### Written request
Output the full material exactly as it appears here.

<<<<

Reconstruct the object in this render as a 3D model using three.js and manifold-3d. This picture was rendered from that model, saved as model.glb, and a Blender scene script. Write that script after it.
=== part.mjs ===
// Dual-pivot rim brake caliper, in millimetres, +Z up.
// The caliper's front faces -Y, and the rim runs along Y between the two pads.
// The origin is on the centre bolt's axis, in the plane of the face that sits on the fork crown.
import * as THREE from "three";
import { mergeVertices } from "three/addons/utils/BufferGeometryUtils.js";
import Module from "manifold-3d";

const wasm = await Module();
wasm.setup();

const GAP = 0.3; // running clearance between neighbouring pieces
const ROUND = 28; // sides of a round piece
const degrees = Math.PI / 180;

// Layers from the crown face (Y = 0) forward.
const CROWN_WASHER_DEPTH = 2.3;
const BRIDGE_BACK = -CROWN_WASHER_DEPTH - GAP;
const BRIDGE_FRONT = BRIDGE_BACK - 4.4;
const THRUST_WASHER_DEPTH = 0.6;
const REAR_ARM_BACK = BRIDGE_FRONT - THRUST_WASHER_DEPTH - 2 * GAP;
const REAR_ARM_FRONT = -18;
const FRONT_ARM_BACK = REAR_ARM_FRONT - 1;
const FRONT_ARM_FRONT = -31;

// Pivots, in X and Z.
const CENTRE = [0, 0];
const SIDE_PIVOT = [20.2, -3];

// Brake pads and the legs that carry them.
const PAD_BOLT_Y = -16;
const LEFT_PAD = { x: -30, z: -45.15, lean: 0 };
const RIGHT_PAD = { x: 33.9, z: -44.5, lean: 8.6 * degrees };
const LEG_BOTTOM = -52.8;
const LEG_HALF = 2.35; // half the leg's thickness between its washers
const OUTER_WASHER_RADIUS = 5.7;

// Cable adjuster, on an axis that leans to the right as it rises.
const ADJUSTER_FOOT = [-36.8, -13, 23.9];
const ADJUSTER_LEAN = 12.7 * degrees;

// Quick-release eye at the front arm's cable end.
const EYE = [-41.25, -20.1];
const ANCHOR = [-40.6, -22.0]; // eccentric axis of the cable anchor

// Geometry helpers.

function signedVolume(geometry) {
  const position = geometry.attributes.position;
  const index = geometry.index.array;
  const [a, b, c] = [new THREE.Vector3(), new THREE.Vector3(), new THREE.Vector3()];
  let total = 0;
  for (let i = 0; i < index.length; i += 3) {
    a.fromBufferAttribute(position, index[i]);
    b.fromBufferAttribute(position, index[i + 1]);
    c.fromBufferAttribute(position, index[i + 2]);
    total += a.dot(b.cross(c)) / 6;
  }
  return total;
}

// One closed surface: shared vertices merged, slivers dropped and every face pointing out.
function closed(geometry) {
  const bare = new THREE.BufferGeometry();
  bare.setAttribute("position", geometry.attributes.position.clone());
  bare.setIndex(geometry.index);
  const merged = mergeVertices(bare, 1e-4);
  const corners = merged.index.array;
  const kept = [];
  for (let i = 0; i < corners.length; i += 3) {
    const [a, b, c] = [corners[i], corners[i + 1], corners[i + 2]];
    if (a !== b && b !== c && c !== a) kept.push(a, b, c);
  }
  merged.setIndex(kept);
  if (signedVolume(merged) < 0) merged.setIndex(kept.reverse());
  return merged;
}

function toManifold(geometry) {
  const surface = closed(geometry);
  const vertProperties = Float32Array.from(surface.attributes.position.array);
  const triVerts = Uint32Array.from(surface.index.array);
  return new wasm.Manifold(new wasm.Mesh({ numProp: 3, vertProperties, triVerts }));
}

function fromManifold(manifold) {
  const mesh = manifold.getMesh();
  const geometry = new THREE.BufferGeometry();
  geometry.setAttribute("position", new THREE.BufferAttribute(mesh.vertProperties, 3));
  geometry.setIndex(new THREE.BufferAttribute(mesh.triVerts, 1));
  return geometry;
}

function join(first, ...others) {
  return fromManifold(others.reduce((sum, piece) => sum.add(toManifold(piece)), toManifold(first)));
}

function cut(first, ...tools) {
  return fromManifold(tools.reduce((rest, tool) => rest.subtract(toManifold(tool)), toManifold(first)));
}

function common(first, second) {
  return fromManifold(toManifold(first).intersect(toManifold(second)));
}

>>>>

### The answer
Reconstruct the object in this render as a 3D model using three.js and manifold-3d. This picture was rendered from that model, saved as model.glb, and a Blender scene script. Write that script after it.
=== part.mjs ===
// Dual-pivot rim brake caliper, in millimetres, +Z up.
// The caliper's front faces -Y, and the rim runs along Y between the two pads.
// The origin is on the centre bolt's axis, in the plane of the face that sits on the fork crown.
import * as THREE from "three";
import { mergeVertices } from "three/addons/utils/BufferGeometryUtils.js";
import Module from "manifold-3d";

const wasm = await Module();
wasm.setup();

const GAP = 0.3; // running clearance between neighbouring pieces
const ROUND = 28; // sides of a round piece
const degrees = Math.PI / 180;

// Layers from the crown face (Y = 0) forward.
const CROWN_WASHER_DEPTH = 2.3;
const BRIDGE_BACK = -CROWN_WASHER_DEPTH - GAP;
const BRIDGE_FRONT = BRIDGE_BACK - 4.4;
const THRUST_WASHER_DEPTH = 0.6;
const REAR_ARM_BACK = BRIDGE_FRONT - THRUST_WASHER_DEPTH - 2 * GAP;
const REAR_ARM_FRONT = -18;
const FRONT_ARM_BACK = REAR_ARM_FRONT - 1;
const FRONT_ARM_FRONT = -31;

// Pivots, in X and Z.
const CENTRE = [0, 0];
const SIDE_PIVOT = [20.2, -3];

// Brake pads and the legs that carry them.
const PAD_BOLT_Y = -16;
const LEFT_PAD = { x: -30, z: -45.15, lean: 0 };
const RIGHT_PAD = { x: 33.9, z: -44.5, lean: 8.6 * degrees };
const LEG_BOTTOM = -52.8;
const LEG_HALF = 2.35; // half the leg's thickness between its washers
const OUTER_WASHER_RADIUS = 5.7;

// Cable adjuster, on an axis that leans to the right as it rises.
const ADJUSTER_FOOT = [-36.8, -13, 23.9];
const ADJUSTER_LEAN = 12.7 * degrees;

// Quick-release eye at the front arm's cable end.
const EYE = [-41.25, -20.1];
const ANCHOR = [-40.6, -22.0]; // eccentric axis of the cable anchor

// Geometry helpers.

function signedVolume(geometry) {
  const position = geometry.attributes.position;
  const index = geometry.index.array;
  const [a, b, c] = [new THREE.Vector3(), new THREE.Vector3(), new THREE.Vector3()];
  let total = 0;
  for (let i = 0; i < index.length; i += 3) {
    a.fromBufferAttribute(position, index[i]);
    b.fromBufferAttribute(position, index[i + 1]);
    c.fromBufferAttribute(position, index[i + 2]);
    total += a.dot(b.cross(c)) / 6;
  }
  return total;
}

// One closed surface: shared vertices merged, slivers dropped and every face pointing out.
function closed(geometry) {
  const bare = new THREE.BufferGeometry();
  bare.setAttribute("position", geometry.attributes.position.clone());
  bare.setIndex(geometry.index);
  const merged = mergeVertices(bare, 1e-4);
  const corners = merged.index.array;
  const kept = [];
  for (let i = 0; i < corners.length; i += 3) {
    const [a, b, c] = [corners[i], corners[i + 1], corners[i + 2]];
    if (a !== b && b !== c && c !== a) kept.push(a, b, c);
  }
  merged.setIndex(kept);
  if (signedVolume(merged) < 0) merged.setIndex(kept.reverse());
  return merged;
}

function toManifold(geometry) {
  const surface = closed(geometry);
  const vertProperties = Float32Array.from(surface.attributes.position.array);
  const triVerts = Uint32Array.from(surface.index.array);
  return new wasm.Manifold(new wasm.Mesh({ numProp: 3, vertProperties, triVerts }));
}

function fromManifold(manifold) {
  const mesh = manifold.getMesh();
  const geometry = new THREE.BufferGeometry();
  geometry.setAttribute("position", new THREE.BufferAttribute(mesh.vertProperties, 3));
  geometry.setIndex(new THREE.BufferAttribute(mesh.triVerts, 1));
  return geometry;
}

function join(first, ...others) {
  return fromManifold(others.reduce((sum, piece) => sum.add(toManifold(piece)), toManifold(first)));
}

function cut(first, ...tools) {
  return fromManifold(tools.reduce((rest, tool) => rest.subtract(toManifold(tool)), toManifold(first)));
}

function common(first, second) {
  return fromManifold(toManifold(first).intersect(toManifold(second)));
}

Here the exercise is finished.